Question

If the net electric field at point \( P \) along \( Y \)-axis is zero, then the ratio of \[ \left| \frac{q_2}{q_3} \right| \] is \[\frac{8}{5\sqrt{x}},\] where \( x = \dots \dots \dots \dots \dots \).

Answer 1

Correct Answer: 5

The geometry of the charge configuration is shown in the figure, with \( q_2 \) located at a distance 2 cm and \( q_3 \) at 3 cm. The distances of these charges from point P are:

\(\sqrt{20}\) cm and \(\sqrt{25}\) cm.

The horizontal components of the electric field cancel each other, and the net electric field along the Y-axis is zero. Using the electric field formula:

\[ E = \frac{kq}{r^2}, \]

the condition for \( E_y = 0 \) gives:

\[ \frac{kq_2}{20} \cos \beta = \frac{kq_3}{25} \cos \theta. \]

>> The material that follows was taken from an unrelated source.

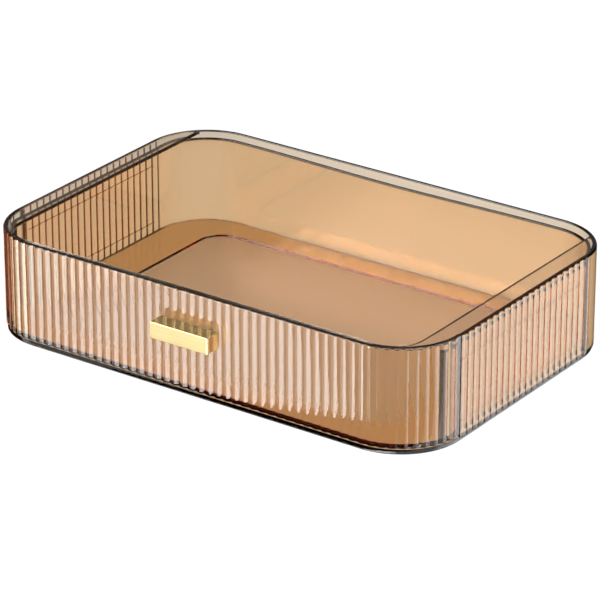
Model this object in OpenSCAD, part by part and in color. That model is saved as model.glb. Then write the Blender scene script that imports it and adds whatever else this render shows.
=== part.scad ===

The angles \(\beta\) and \(\theta\) are such that:

\[ \cos \beta = \frac{4}{\sqrt{20}}, \quad \cos \theta = \frac{4}{\sqrt{25}}. \]

Substitute these into the equation:

\[ \frac{q_2}{20} \times \frac{4}{\sqrt{20}} = \frac{q_3}{25} \times \frac{4}{\sqrt{25}}. \]

Simplify:

\[ \frac{q_2}{q_3} = \frac{20}{25} \times \frac{\sqrt{25}}{\sqrt{20}} = \frac{8}{5\sqrt{x}}. \]

From the given condition:

\[ \sqrt{x} = \frac{8 \times 25 \times \sqrt{25}}{5 \times 20 \times \sqrt{20}}. \]

Simplify:

\[ \sqrt{x} = \sqrt{5} \implies x = 5. \]

Thus, the value of \( x \) is:

\[ x = 5. \]